------ Data section ------

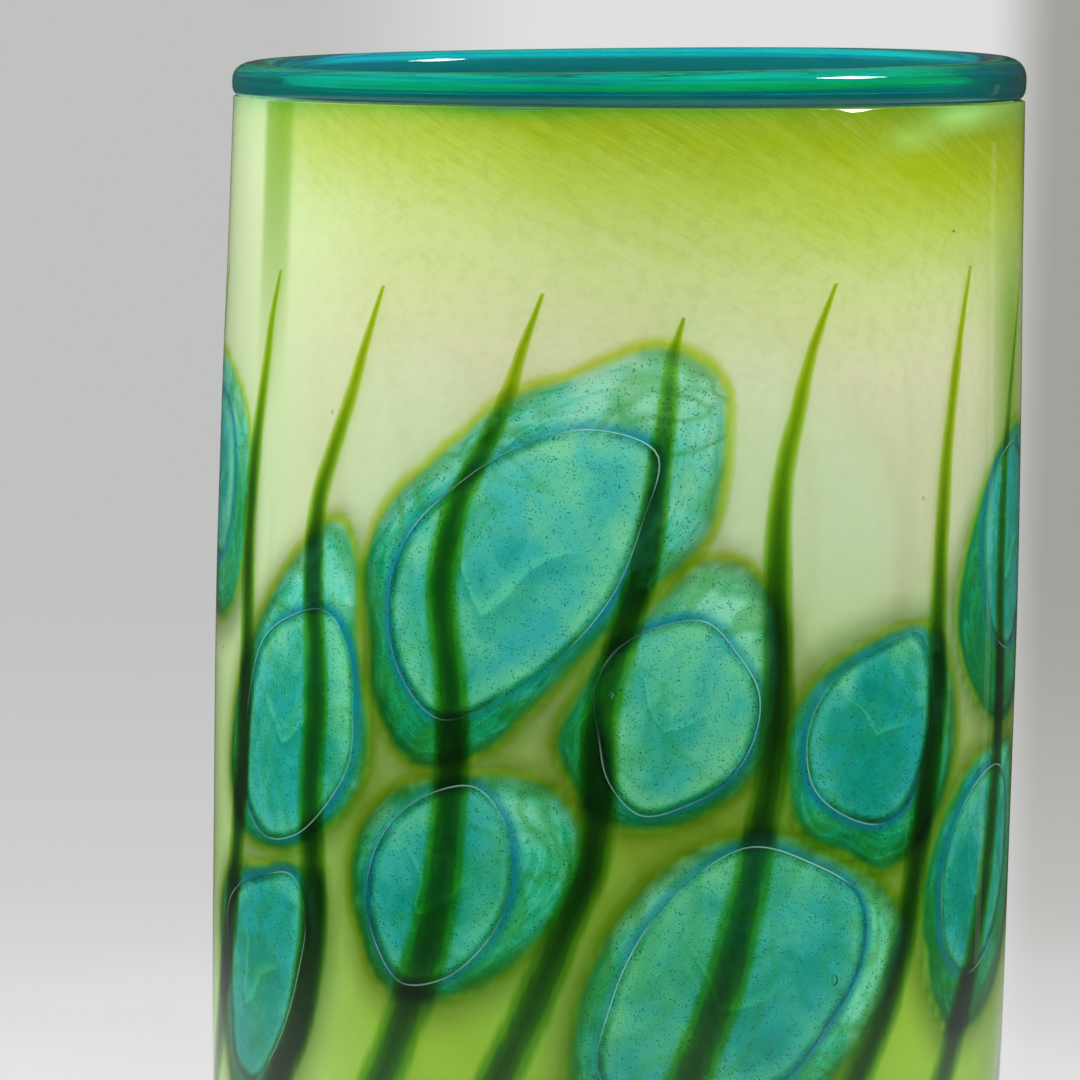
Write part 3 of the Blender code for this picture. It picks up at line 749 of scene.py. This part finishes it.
class Blot:
    """The outline of a CAD patch, to measure from in mm along the wall."""

    def __init__(self, node, points):
        self.middle = cad_outline(node)[0]
        self.per_degree = math.radians(1.0) * (barrel_radius(self.middle.y) - HALO[0])
        self.line = flat_outline(node, self.middle, self.per_degree, points)
        self.size = max(p.length for p in self.line)

    def gap(self, angle, height):
        """How far a place on the wall is outside the outline; less than nothing inside."""
        turn = (angle - self.middle.x + 180.0) % 360.0 - 180.0
        place = Vector((turn * self.per_degree, height - self.middle.y))
        if place.length > self.size + SKIRT_REACH:
            return SKIRT_REACH
        distance = nearest(place, self.line)
        return -distance if inside(place, self.line) else min(distance, SKIRT_REACH)


HALO_BLOTS = [Blot(node, 40) for node in HALOS]
CORE_BLOTS = [Blot(node, 32) for node in CORES]


def build_overlay():
    """The skin of lime powder, with marks on it for what lies near, how it was drawn, and painted
    light and shade at its sides.
    """
    outer = cup_side(OVERLAY[0], OVERLAY_FLOOR, 15.7, 100)
    inner = cup_side(OVERLAY[1], OVERLAY_FLOOR + 0.5, 15.2, 100)

    def shape(angle, radius, height, index):
        return radius, height + rim_lift(angle, height)

    bm = lathe(outer + inner[::-1], OVERLAY_SEGMENTS, shape)
    layers = [bm.verts.layers.float.new(name)
              for name in ("drop", "skirt", "glow", "wisp", "streaks_and_edge_shade", "left_edge_light")]
    twist_layer = bm.verts.layers.float_vector.new("twist")
    known = {}
    for vert in bm.verts:
        angle = math.degrees(math.atan2(vert.co.x, -vert.co.y))
        height = vert.co.z / MM
        key = (round(angle), round(height))
        if key not in known:
            halo = min(blot.gap(angle, height) for blot in HALO_BLOTS)
            core = min(blot.gap(angle, height) for blot in CORE_BLOTS)
            low = smoothstep(52.0, 92.0, TOP - height)
            skirt = smoothstep(3.0 + 4.0 * low, 0.0, halo) * smoothstep(-3.0, 0.0, halo)
            glow = max((0.62 + 0.33 * low) * smoothstep(0.5, -2.5, halo),
                       smoothstep(1.0, -2.0, core))
            known[key] = (skirt * (0.12 + 0.68 * low), glow)
        drop = TOP - height
        lean = 7.0 * math.sin(math.radians(angle + 8.0))
        trail = WISP_DROP + WISP_BEND * (WISP_END - angle) ** 2
        wisp = math.exp(-((drop - trail) / 1.4) ** 2) * smoothstep(30.0, 62.0, angle)
        # Two upright dark bands painted as shade: one down the left side, one high on the right.
        streaks_and_edge_shade = (0.80 * smoothstep(5.2, 2.8, abs(angle - LEFT_SHADE_BAND)) * smoothstep(62.0, 12.0, drop)
                + 0.95 * math.exp(-((angle - RIGHT_SHADE_BAND) / 8.0) ** 2)
                * smoothstep(16.0, 44.0, drop))
        # Near the lip on the left side the level is pushed lower, which paints the powder paler
        # there as light caught at that edge.
        left_edge_paling = 16.0 * smoothstep(-58.0, -70.0, angle) * smoothstep(-125.0, -100.0, angle)
        values = (drop - (lean - left_edge_paling) * smoothstep(60.0, 20.0, drop), *known[key],
                  wisp * smoothstep(130.0, 95.0, angle), streaks_and_edge_shade,
                  smoothstep(-28.0, -70.0, angle) * smoothstep(-140.0, -105.0, angle))
        drawn = math.radians(angle - LEAN * drop)
        vert[twist_layer] = (POWDER_RADIUS * math.sin(drawn), POWDER_RADIUS * math.cos(drawn),
                             0.17 * drop)
        for layer, value in zip(layers, values):
            vert[layer] = value
    return new_piece("lime_layer", bm, lime_powder(), ("lime_overlay",))


def grown(outline, reach):
    """A closed outline moved outwards, square to itself."""
    moved = []
    for before, here, after in zip(outline[-1:] + outline[:-1], outline,
                                   outline[1:] + outline[:1]):
        along = (after - before).normalized()
        out = Vector((along.y, -along.x))
        moved.append(here + out * math.copysign(reach, out.dot(here)))
    return moved


def build_patch(node, name, depth, material, tone, rise, grow, core=None):
    """A fused pillow of glass within a CAD patch's outline, moved out by `grow` mm.

    Its surface carries the distance from its edge and from the core's, its tone, which face
    it is on, and coordinates for its creases and brush marks.
    """
    middle = cad_outline(node)[0]
    per_degree = math.radians(1.0) * (barrel_radius(middle.y) - depth[0])
    outline = flat_outline(node, middle, per_degree, PATCH_POINTS)
    outline = grown(outline, grow)
    core_line = flat_outline(core, middle, per_degree, 64) if core else None
    size = max(p.length for p in outline)
    bm = bmesh.new()
    layers = bm.verts.layers
    edge_layer = layers.float.new("edge")
    tone_layer = layers.float.new("tone")
    ring_layer = layers.float.new("ring")
    face_layer = layers.float.new("face")
    local_layer = layers.float_vector.new("local")
    fibre_layer = layers.float_vector.new("fibre")
    thick = depth[1] - depth[0]
    centre_depth = 0.5 * (depth[0] + depth[1])

    def add(point, distance, ring, upper):
        half = 0.5 * thick * smoothstep(0.0, 1.6, distance)
        sink = centre_depth - half if upper else centre_depth + half
        vert = bm.verts.new(on_wall(middle.x + point.x / per_degree, middle.y + point.y, sink))
        vert[edge_layer] = distance - grow
        vert[tone_layer] = tone + rise * (point.y + 0.45 * point.x) / size
        vert[ring_layer] = ring
        vert[face_layer] = 1.0 if upper else 0.0
        vert[local_layer] = (point.x / size + 0.12, point.y / size, tone * 37.0)
        vert[fibre_layer] = (FIBRE_ALONG * point.x, FIBRE_ALONG * point.y,
                             FIBRE_ACROSS * distance)
        return vert

    places = []
    for inset in INSETS:
        row = []
        for p in outline:
            q = p * (1.0 - inset)
            distance = nearest(q, outline) if inset else 0.0
            ring = FAR
            if core_line:
                ring = nearest(q, core_line) * (-1.0 if inside(q, core_line) else 1.0)
            row.append((q, distance, ring))
        places.append(row)
    shared = [add(*place, True) for place in places[0]]
    for upper in (True, False):
        loops = [shared] + [[add(*place, upper) for place in row] for row in places[1:]]
        heart = Vector((0.0, 0.0))
        centre = add(heart, nearest(heart, outline), -FAR if core_line else FAR, upper)
        for wide, narrow in zip(loops, loops[1:]):
            for k in range(len(outline)):
                bm.faces.new((wide[k - 1], wide[k], narrow[k], narrow[k - 1]))
        for k in range(len(outline)):
            bm.faces.new((loops[-1][k - 1], loops[-1][k], centre))
    bmesh.ops.recalc_face_normals(bm, faces=bm.faces)
    return new_piece(name, bm, material, (node,))


STEM_RING = 16
STEM_SPREAD = 1.50                  # the soft sides reach past the CAD stem
STEM_LEAST, STEM_TAPER = 1.6, 18.0    # least half width, and the tip that narrows to it, mm


def build_stem(node, name, material):
    """A drawn stem with soft sides along a CAD trail."""
    path = smooth_open(cad_path(node), 7)
    bm = bmesh.new()
    across_layer = bm.verts.layers.float.new("across")
    girth_layer = bm.verts.layers.float.new("girth")
    deep_layer = bm.verts.layers.float.new("deep")
    loops = []
    middle_depth = 0.5 * (TRAIL[0] + TRAIL[1])
    half_depth = 0.5 * (TRAIL[1] - TRAIL[0])
    tip = max(height for angle, height, half in path)
    for angle, height, half in path:
        per_degree = math.radians(1.0) * barrel_radius(height)
        soft = STEM_LEAST * smoothstep(0.0, STEM_TAPER, tip - height) / per_degree
        half = max(half * STEM_SPREAD, soft, 0.04)
        halo = min(blot.gap(angle, height) for blot in HALO_BLOTS)
        core = min(blot.gap(angle, height) for blot in CORE_BLOTS)
        deep = smoothstep(1.5, -1.0, halo) * smoothstep(-1.2, 0.6, core)
        loop = []
        for j in range(STEM_RING):
            bearing = 2 * math.pi * j / STEM_RING
            side = math.cos(bearing)
            vert = bm.verts.new(on_wall(angle + side * half, height,
                                        middle_depth - half_depth * math.sin(bearing)))
            vert[across_layer] = abs(side)
            vert[girth_layer] = 2.0 * half * per_degree
            vert[deep_layer] = deep * smoothstep(45.0, 85.0, TOP - height)
            loop.append(vert)
        loops.append(loop)
    for above, below in zip(loops, loops[1:]):
        for j in range(STEM_RING):
            bm.faces.new((above[j - 1], above[j], below[j], below[j - 1]))
    bm.faces.new(loops[0])
    bm.faces.new(loops[-1])
    bmesh.ops.recalc_face_normals(bm, faces=bm.faces)
    return new_piece(name, bm, material, (node,))


build_body()
build_overlay()
build_lip()
stem_material = stem_glass()
for node in TRAILS:
    build_stem(node, node.replace("trail", "stem"), stem_material)
halo_material = halo_glass()
core_material = core_glass()
for index, node in enumerate(HALOS):
    depth = tuple(d + LAYER_STEP * (index % 4) for d in HALO)
    build_patch(node, node.replace("halo", "teal_halo"), depth, halo_material,
                HALO_TONES[index % len(HALO_TONES)], HALO_RISE, HALO_SPREAD,
                node.replace("halo", "core"))
for index, node in enumerate(CORES):
    build_patch(node, node.replace("core", "turquoise_core"), CORE, core_material,
                CORE_TONES[index % len(CORE_TONES)], CORE_RISE, 0.0)


# ------------------------------------------------------------ stage and camera

def build_table():
    """The round pale table that the vase stands on."""
    bm = bmesh.new()
    bmesh.ops.create_circle(bm, cap_ends=True, segments=128, radius=TABLE_RADIUS)
    mesh = bpy.data.meshes.new("pale_table")
    bm.to_mesh(mesh)
    bm.free()
    table = bpy.data.objects.new("pale_table", mesh)
    mesh.materials.append(pale_floor())
    bpy.context.scene.collection.objects.link(table)


LIGHT_AIM = 0.19                    # height that every lamp points at, m


def area_light(name, azimuth, elevation, distance, size, power, seen=False):
    """A soft light aimed at the vase. Azimuth 0 is the best side, positive towards +X."""
    data = bpy.data.lights.new(name, "AREA")
    data.shape = "RECTANGLE"
    data.size, data.size_y = size
    data.energy = power
    lamp = bpy.data.objects.new(name, data)
    turn, lift = math.radians(azimuth), math.radians(elevation)
    aim = Vector((0.0, 0.0, LIGHT_AIM))
    away = Vector((math.sin(turn) * math.cos(lift), -math.cos(turn) * math.cos(lift),
                   math.sin(lift)))
    lamp.location = aim + away * distance
    lamp.rotation_euler = away.to_track_quat("Z", "Y").to_euler()
    lamp.visible_camera = False
    lamp.visible_glossy = seen
    lamp.visible_transmission = False
    bpy.context.scene.collection.objects.link(lamp)


def build_world():
    """A soft grey studio: pale low down, with a dim panel at the back on the right."""
    world = bpy.data.worlds.new("studio")
    bpy.context.scene.world = world
    s = Shader("studio", world)
    where = s.put("TexCoord").outputs["Generated"]
    axes = s.put("SeparateXYZ", Vector=where).outputs
    shade = s.ramp(axes[2], ((0.0, (0.62, 0.63, 0.62)), (1.0, (0.85, 0.87, 0.88))))
    behind = s.step(axes[1], 0.90, 0.98)
    left = s.math("MULTIPLY", s.step(axes[0], -0.060, -0.01), behind)
    shade = s.mix(s.math("MULTIPLY", left, 0.85), shade, (0.92, 0.92, 0.92))
    right = s.math("MULTIPLY", s.step(axes[0], 0.060, 0.074), behind)
    shade = s.mix(right, shade, (0.42, 0.425, 0.39))
    low = s.math("MULTIPLY", s.step(axes[2], -0.10, -0.19), behind)
    shade = s.mix(s.math("MULTIPLY", low, 0.5), shade, (0.90, 0.90, 0.90))
    glossy = s.put("LightPath").outputs["Is Glossy Ray"]
    lit = s.put("Background", Color=shade)
    s.feed(lit.inputs["Strength"], s.step(glossy, 0.0, 1.0, 0.85, 0.10))
    out = s.put("OutputWorld")
    s.tree.links.new(lit.outputs[0], out.inputs[0])


CAMERA_DISTANCE = 0.90
CAMERA_RISE = 23.65                 # above the top of the wall, mm
LENS = 193.6
PITCH, YAW, ROLL = 5.91, 0.775, 1.267   # degrees


def build_camera():
    """A long lens on the best side, a little above the rim."""
    data = bpy.data.cameras.new("camera")
    data.lens = LENS
    data.sensor_width = 36.0
    data.clip_start = 0.01
    camera = bpy.data.objects.new("camera", data)
    pitch, yaw, roll = (math.radians(v) for v in (PITCH, YAW, ROLL))
    forward = Vector((-math.sin(yaw) * math.cos(pitch), math.cos(yaw) * math.cos(pitch),
                      -math.sin(pitch)))
    right = forward.cross(Vector((0.0, 0.0, 1.0))).normalized()
    up = right.cross(forward)
    turned_right = right * math.cos(roll) + up * math.sin(roll)
    turned_up = up * math.cos(roll) - right * math.sin(roll)
    basis = Matrix((turned_right, turned_up, -forward)).transposed().to_4x4()
    height = (WALL_TOP + CAMERA_RISE) * MM
    camera.matrix_world = Matrix.Translation((0.0, -CAMERA_DISTANCE, height)) @ basis
    bpy.context.scene.collection.objects.link(camera)
    bpy.context.scene.camera = camera


build_table()
build_world()
area_light("window", 89.0, 52.0, 2.2, (0.34, 0.46), 18.0, seen=True)
area_light("window_pane", 100.0, 52.0, 2.2, (0.12, 0.42), 4.0, seen=True)
area_light("side_strip", 131.0, -5.0, 2.2, (0.14, 0.52), 0.045, seen=True)
area_light("left_softbox", -95.0, 22.0, 1.6, (1.0, 1.2), 16.0)
area_light("right_softbox", 105.0, 20.0, 1.6, (1.0, 1.2), 16.0)
area_light("front_fill", -15.0, 30.0, 2.4, (1.6, 1.2), 28.0)
area_light("back_light", 180.0, 28.0, 1.8, (1.4, 1.0), 30.0)
area_light("top_light", 10.0, 84.0, 1.2, (0.5, 0.5), 8.0)
build_camera()

scene = bpy.context.scene
scene.view_settings.view_transform = "Standard"
scene.view_settings.look = "None"
scene.cycles.max_bounces = 10
scene.cycles.transmission_bounces = 8
scene.cycles.transparent_max_bounces = 32
scene.cycles.diffuse_bounces = 2
scene.cycles.glossy_bounces = 3
scene.cycles.caustics_reflective = False
scene.cycles.caustics_refractive = True
scene.cycles.sample_clamp_indirect = 6.0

------

> Written problem
Return only the lines spanning from the first line of the material through the line with "outline of a", copied exactly, both ends kept.

> Written solution
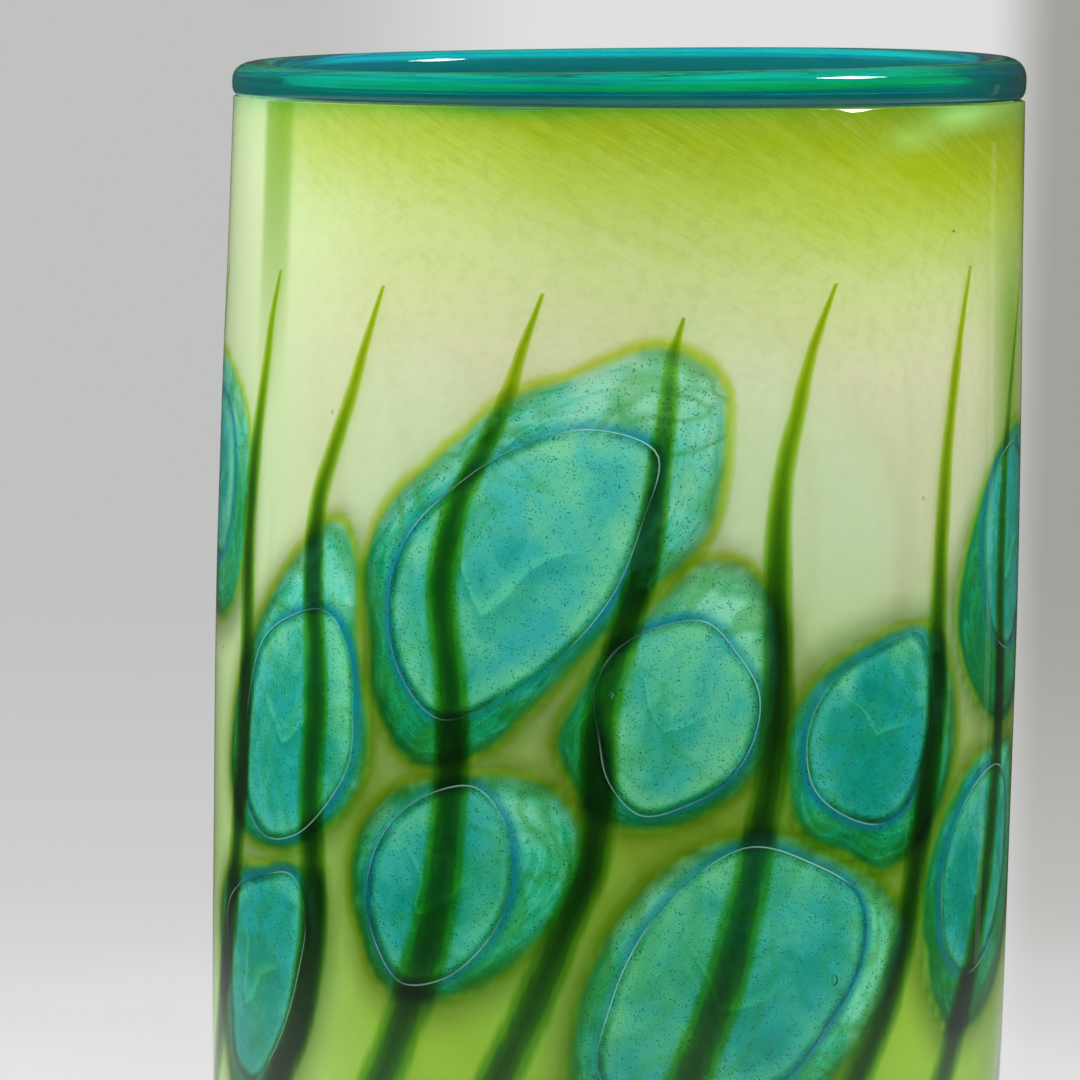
Write part 3 of the Blender code for this picture. It picks up at line 749 of scene.py. This part finishes it.
class Blot:
    """The outline of a CAD patch, to measure from in mm along the wall."""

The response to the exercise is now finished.